Embora a palavra indústria seja um substantivo feminino, o mundo das fábricas sempre foi campo de domínio masculino; o adjetivo ‘industrial’, comum de dois gêneros, praticamente ainda parece associado a homens. Entretanto, as mulheres estão nas fábricas desde o início da Revolução Industrial, no século 18. Tem-se aí um longo tempo de lutas, rompendo travas comportamentais e de preconceitos para o reconhecimento da importância da participação feminina nesse setor da economia.

O índice da participação de mulheres gestoras na composição de cargos da indústria brasileira é de 31,8% (CNI, 2023). Ainda é um percentual muito baixo, mas são avanços que precisam ser comemorados. Isso sem contar com tantas e tantas mulheres que contribuem para a movimentação das cadeias produtivas, comandando empresas de diversos portes que são fornecedoras da indústria, e, também, sem esquecer todo o ecossistema da geração de renda e consumo por meio da economia informal.

Com o intuito de fortalecer o processo de sedimentação da atuação feminina no ethos industrial, a Editora Leader está lançando o primeiro volume da série “Mulheres na Indústria” (São Paulo, 2024), com textos autobiográficos enfocando bastidores da relação entre carreira e vida pessoal. Essa iniciativa é muito oportuna, em um tempo de grandes avanços tecnológicos nos ambientes corporativos, onde as antigas demandas por força humana estão cada vez mais sendo substituídas por exigências de habilidades criativas, conhecimentos, inovações e competências diferenciadas.

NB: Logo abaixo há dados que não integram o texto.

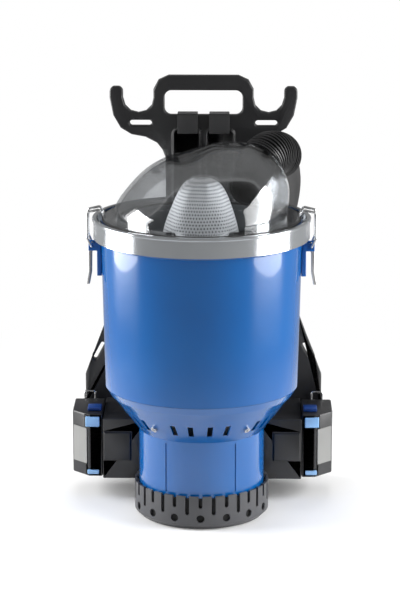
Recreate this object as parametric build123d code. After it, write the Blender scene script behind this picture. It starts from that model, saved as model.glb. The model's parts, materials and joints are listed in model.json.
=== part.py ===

Para mostrar que a proposta é para valer, o livro traz relatos da própria editora e das organizadoras. Sonhos e realidades práticas são compartilhados por executivas vitoriosas, a partir da infância e das relações familiares de cada uma até suas conquistas do equilíbrio entre viver e trabalhar, passando pelos caminhos de formação profissional e por lembranças de importunações e acolhimentos no cotidiano empresarial.

“A mulher no trabalho” (1943), obra da pintora inglesa Laura Knight (1877 – 1970).

Andréia Roma, CEO da Leader, conta que aprendeu com o pai nordestino e com a mãe paulista que, aconteça o que acontecer, é preciso amar, sempre. Conta que em sua carreira de sucesso nunca esqueceu de colocar na agenda o tópico “Tempo para Amar”. Por onde passou, procurou testar os valores da sororidade recebidos em casa para a criação de vínculos significativos com a irmã. Isso está na base do conceito dos projetos editoriais que realiza com mulheres, nos quais abre espaços para que cada autora fale de suas origens, como forma de perceber o quanto evoluíram e de modo que possam servir de referência para outras mulheres.

A organizadora Cristiane Crucelli revela sofrimentos de bullying e xingamentos em reuniões de gestão em algumas empresas por onde passou, mas seguiu em frente, movida pela crença de que a mulher também ‘pertence’ ao mundo industrial. A outra organizadora da coletânea, Érica Navarro Costa, diz que viver é muito mais do que trabalhar, “A vida é uma coisa só”, e que se deu conta disso quando conseguiu conciliar o trabalho e o cuidado com os filhos e legar sua experiência para a melhoria da vida das pessoas com as quais trabalha, abraçada à máxima de que vale a pena ser a mudança que se quer ver no mundo.

Autora convidada, Andréia Fukuda reflete como construiu suas conquistas tendo como ingredientes um mix de “destino, coincidências, escolhas, estudo e trabalho árduo”. Como essas, outras histórias curiosas permeiam a coletânea da Leader, que tem mulher ‘competitiva por natureza’, que nunca sentiu vontade de ser mãe, e mulher que, por conta de ter recusado propostas absurdas ao retornar da licença-maternidade, acabou sendo promovida por ter tido essa atitude. São histórias que realmente precisam ser contadas.